Instructions to follow:
Filter the lines below, copying only those with the string "dict".

Supplied records:
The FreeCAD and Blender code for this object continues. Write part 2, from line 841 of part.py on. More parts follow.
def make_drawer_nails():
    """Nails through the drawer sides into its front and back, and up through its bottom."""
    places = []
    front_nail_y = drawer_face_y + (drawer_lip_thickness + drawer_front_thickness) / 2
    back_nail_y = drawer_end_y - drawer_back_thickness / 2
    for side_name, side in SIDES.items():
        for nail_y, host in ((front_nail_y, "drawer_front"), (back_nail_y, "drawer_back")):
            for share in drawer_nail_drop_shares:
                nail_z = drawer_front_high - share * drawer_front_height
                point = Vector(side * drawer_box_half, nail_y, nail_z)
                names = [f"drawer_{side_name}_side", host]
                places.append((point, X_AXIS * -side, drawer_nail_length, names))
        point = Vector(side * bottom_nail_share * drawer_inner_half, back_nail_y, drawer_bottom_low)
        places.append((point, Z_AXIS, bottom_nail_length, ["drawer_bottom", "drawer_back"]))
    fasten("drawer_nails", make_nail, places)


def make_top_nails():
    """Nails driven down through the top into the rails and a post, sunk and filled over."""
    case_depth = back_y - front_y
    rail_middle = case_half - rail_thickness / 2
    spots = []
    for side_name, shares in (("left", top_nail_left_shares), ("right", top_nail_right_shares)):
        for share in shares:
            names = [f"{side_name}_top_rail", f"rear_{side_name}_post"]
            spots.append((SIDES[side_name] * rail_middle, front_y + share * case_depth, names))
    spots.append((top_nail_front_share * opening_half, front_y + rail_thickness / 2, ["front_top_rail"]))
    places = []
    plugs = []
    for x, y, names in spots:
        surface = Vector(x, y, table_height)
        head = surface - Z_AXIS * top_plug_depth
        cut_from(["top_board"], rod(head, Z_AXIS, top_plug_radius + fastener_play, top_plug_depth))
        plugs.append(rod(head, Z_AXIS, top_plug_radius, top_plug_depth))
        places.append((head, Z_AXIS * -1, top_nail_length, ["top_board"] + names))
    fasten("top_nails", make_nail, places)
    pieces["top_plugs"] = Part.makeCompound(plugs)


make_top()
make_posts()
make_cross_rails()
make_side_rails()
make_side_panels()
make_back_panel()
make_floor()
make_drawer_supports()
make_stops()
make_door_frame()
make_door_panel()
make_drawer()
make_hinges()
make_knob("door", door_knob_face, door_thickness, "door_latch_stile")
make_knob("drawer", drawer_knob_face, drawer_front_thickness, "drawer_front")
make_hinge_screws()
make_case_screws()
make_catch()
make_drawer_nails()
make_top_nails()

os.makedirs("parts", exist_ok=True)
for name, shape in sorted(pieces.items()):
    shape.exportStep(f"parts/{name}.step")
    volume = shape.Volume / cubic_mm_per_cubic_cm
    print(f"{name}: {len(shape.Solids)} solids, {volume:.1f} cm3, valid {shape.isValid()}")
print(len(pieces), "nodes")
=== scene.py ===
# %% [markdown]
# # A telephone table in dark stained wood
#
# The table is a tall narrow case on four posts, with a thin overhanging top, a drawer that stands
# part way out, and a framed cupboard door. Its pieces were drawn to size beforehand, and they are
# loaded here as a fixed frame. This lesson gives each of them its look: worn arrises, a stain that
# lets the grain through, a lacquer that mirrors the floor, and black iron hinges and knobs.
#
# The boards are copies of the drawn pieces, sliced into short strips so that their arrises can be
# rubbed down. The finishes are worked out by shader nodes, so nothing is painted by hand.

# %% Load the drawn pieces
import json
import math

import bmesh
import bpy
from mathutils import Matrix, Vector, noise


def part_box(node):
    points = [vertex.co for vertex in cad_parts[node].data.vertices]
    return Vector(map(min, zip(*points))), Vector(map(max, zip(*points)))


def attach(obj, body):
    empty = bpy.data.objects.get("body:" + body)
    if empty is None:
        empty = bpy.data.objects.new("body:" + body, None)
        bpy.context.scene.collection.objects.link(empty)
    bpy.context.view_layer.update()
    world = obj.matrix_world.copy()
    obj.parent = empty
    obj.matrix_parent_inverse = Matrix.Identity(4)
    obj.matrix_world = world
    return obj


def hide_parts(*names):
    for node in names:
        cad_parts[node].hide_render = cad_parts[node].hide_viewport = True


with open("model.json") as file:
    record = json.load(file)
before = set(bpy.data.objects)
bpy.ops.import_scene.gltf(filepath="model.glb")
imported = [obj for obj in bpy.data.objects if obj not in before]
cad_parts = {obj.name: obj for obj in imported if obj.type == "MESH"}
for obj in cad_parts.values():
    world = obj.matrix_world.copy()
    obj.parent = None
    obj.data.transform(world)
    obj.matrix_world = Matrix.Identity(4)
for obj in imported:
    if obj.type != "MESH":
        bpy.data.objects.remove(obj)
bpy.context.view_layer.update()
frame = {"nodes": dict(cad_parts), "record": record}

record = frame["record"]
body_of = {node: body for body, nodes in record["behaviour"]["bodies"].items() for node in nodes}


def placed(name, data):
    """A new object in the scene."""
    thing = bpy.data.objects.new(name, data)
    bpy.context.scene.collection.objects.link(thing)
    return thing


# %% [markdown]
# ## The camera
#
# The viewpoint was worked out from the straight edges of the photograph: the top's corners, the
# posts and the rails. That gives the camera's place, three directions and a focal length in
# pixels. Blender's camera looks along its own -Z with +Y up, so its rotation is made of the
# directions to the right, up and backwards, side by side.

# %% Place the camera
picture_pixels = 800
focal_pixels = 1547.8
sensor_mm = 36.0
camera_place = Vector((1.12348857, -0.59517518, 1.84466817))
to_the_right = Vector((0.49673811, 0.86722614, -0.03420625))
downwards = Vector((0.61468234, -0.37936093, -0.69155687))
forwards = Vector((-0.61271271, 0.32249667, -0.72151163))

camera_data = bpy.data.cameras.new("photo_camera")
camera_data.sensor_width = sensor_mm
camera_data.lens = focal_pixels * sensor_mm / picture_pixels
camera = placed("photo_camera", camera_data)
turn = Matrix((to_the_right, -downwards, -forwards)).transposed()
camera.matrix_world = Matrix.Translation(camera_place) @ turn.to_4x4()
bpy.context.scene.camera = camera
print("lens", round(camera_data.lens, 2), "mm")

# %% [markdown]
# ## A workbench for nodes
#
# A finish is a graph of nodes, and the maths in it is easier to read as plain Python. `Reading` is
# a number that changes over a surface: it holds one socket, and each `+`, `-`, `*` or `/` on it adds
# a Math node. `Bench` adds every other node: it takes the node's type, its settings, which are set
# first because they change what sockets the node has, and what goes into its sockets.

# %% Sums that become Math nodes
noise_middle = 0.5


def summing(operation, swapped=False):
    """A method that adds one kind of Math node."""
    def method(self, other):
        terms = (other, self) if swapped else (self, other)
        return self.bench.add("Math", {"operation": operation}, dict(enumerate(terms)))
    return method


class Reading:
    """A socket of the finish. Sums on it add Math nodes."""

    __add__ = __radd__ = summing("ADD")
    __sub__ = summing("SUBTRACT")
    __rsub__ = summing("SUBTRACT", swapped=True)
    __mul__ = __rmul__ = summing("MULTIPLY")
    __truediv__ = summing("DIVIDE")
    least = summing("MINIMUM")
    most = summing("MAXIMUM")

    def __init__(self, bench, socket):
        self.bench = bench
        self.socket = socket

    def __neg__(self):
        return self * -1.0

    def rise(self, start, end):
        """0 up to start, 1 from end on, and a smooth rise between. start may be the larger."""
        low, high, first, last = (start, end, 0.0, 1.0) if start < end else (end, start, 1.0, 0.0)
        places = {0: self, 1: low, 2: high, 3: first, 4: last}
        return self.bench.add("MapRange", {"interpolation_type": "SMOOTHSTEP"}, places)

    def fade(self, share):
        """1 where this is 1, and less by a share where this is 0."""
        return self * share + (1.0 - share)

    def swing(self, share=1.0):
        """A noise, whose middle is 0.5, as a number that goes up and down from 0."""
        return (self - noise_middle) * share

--

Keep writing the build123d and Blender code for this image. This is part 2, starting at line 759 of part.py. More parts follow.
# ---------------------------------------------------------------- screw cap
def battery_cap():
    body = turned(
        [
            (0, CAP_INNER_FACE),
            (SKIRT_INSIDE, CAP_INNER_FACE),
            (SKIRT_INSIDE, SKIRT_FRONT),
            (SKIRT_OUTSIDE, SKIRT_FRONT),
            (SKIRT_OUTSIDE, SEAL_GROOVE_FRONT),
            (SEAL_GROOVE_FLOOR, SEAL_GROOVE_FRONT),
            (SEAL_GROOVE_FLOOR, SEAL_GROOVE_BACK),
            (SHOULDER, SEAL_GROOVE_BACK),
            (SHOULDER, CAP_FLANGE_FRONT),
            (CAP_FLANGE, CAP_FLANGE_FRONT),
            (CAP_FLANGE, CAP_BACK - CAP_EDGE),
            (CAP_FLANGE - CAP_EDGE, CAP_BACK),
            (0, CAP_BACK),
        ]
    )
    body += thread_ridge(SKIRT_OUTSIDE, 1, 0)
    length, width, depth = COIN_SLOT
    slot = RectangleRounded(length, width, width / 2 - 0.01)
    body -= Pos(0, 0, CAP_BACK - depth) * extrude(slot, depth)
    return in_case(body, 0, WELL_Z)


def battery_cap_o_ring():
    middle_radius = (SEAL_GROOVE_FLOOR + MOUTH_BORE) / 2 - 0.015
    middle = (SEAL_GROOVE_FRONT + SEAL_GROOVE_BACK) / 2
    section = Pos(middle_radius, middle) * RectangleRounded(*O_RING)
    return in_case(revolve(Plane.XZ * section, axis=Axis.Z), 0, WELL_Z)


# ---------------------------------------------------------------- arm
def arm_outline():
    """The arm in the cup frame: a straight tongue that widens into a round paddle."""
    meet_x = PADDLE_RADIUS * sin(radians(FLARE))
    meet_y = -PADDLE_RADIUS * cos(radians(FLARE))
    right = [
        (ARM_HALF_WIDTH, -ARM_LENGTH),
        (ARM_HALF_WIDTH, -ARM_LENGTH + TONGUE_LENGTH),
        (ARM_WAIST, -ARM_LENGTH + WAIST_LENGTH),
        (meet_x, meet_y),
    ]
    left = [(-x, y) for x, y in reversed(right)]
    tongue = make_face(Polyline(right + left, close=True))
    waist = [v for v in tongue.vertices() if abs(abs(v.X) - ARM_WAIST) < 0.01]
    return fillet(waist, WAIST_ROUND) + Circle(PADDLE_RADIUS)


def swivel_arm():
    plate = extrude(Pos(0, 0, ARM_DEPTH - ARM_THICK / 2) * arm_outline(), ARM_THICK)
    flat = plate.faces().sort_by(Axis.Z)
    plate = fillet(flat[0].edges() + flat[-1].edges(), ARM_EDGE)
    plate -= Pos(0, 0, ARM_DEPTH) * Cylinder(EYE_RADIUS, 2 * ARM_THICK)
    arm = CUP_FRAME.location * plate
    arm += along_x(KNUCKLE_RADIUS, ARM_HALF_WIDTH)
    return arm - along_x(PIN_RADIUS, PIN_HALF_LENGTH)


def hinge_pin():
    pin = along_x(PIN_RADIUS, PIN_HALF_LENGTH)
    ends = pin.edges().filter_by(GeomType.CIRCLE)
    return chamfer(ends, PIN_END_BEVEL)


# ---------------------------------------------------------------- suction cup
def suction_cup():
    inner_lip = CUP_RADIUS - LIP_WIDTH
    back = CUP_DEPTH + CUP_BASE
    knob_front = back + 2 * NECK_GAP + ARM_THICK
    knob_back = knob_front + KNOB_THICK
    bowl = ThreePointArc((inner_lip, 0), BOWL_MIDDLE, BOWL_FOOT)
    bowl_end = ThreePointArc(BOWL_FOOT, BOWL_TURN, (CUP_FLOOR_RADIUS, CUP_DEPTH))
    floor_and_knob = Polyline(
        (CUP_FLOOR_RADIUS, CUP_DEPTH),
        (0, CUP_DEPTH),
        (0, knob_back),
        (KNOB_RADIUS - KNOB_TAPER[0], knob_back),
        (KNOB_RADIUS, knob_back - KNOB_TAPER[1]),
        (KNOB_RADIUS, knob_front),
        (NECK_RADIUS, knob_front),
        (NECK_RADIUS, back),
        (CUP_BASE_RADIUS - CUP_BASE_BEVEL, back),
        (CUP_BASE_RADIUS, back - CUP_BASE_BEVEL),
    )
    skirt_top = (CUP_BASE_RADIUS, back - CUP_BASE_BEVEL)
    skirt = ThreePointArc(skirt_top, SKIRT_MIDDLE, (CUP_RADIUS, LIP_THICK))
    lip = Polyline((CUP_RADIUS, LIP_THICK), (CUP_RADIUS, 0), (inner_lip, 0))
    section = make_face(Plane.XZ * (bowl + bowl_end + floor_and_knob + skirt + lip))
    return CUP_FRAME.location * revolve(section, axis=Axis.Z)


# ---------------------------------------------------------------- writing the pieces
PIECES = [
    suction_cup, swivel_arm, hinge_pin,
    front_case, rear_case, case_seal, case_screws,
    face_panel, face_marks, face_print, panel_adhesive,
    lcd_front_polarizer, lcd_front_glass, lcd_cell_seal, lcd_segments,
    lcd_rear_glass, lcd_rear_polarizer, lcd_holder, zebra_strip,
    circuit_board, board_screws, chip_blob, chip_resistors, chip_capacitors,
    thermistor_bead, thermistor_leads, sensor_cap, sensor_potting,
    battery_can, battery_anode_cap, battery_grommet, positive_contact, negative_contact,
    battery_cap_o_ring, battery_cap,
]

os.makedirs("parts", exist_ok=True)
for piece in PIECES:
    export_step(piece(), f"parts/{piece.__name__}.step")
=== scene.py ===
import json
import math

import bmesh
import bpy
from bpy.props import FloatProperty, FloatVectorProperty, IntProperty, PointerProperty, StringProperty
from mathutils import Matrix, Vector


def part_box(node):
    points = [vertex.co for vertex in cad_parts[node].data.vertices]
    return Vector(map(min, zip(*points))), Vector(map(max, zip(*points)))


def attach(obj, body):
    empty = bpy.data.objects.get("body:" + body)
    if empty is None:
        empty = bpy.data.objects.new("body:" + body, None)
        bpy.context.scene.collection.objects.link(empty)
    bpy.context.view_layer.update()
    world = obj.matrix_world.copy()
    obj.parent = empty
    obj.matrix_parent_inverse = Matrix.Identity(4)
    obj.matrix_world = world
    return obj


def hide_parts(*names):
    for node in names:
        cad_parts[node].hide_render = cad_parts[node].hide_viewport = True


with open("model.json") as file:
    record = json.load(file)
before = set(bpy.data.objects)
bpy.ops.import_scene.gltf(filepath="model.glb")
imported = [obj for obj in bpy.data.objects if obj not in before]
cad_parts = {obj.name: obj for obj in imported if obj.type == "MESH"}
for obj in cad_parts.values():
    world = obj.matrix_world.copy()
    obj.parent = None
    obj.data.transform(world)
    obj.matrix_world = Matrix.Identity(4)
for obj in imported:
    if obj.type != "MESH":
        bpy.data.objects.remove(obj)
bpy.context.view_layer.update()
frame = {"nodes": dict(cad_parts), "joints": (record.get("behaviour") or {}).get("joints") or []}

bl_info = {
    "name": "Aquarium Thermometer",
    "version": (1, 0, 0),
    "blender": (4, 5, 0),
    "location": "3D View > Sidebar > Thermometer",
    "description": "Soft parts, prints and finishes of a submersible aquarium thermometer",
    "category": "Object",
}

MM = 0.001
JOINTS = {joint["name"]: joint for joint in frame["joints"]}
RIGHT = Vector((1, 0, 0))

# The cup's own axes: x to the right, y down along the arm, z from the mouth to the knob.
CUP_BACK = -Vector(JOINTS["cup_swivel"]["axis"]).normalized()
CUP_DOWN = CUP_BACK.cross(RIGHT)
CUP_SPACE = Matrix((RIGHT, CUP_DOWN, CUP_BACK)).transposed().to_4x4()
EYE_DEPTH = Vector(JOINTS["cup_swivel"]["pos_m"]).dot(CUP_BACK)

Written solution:
frame = {"nodes": dict(cad_parts), "record": record}
        return self.bench.add("Math", {"operation": operation}, dict(enumerate(terms)))
frame = {"nodes": dict(cad_parts), "joints": (record.get("behaviour") or {}).get("joints") or []}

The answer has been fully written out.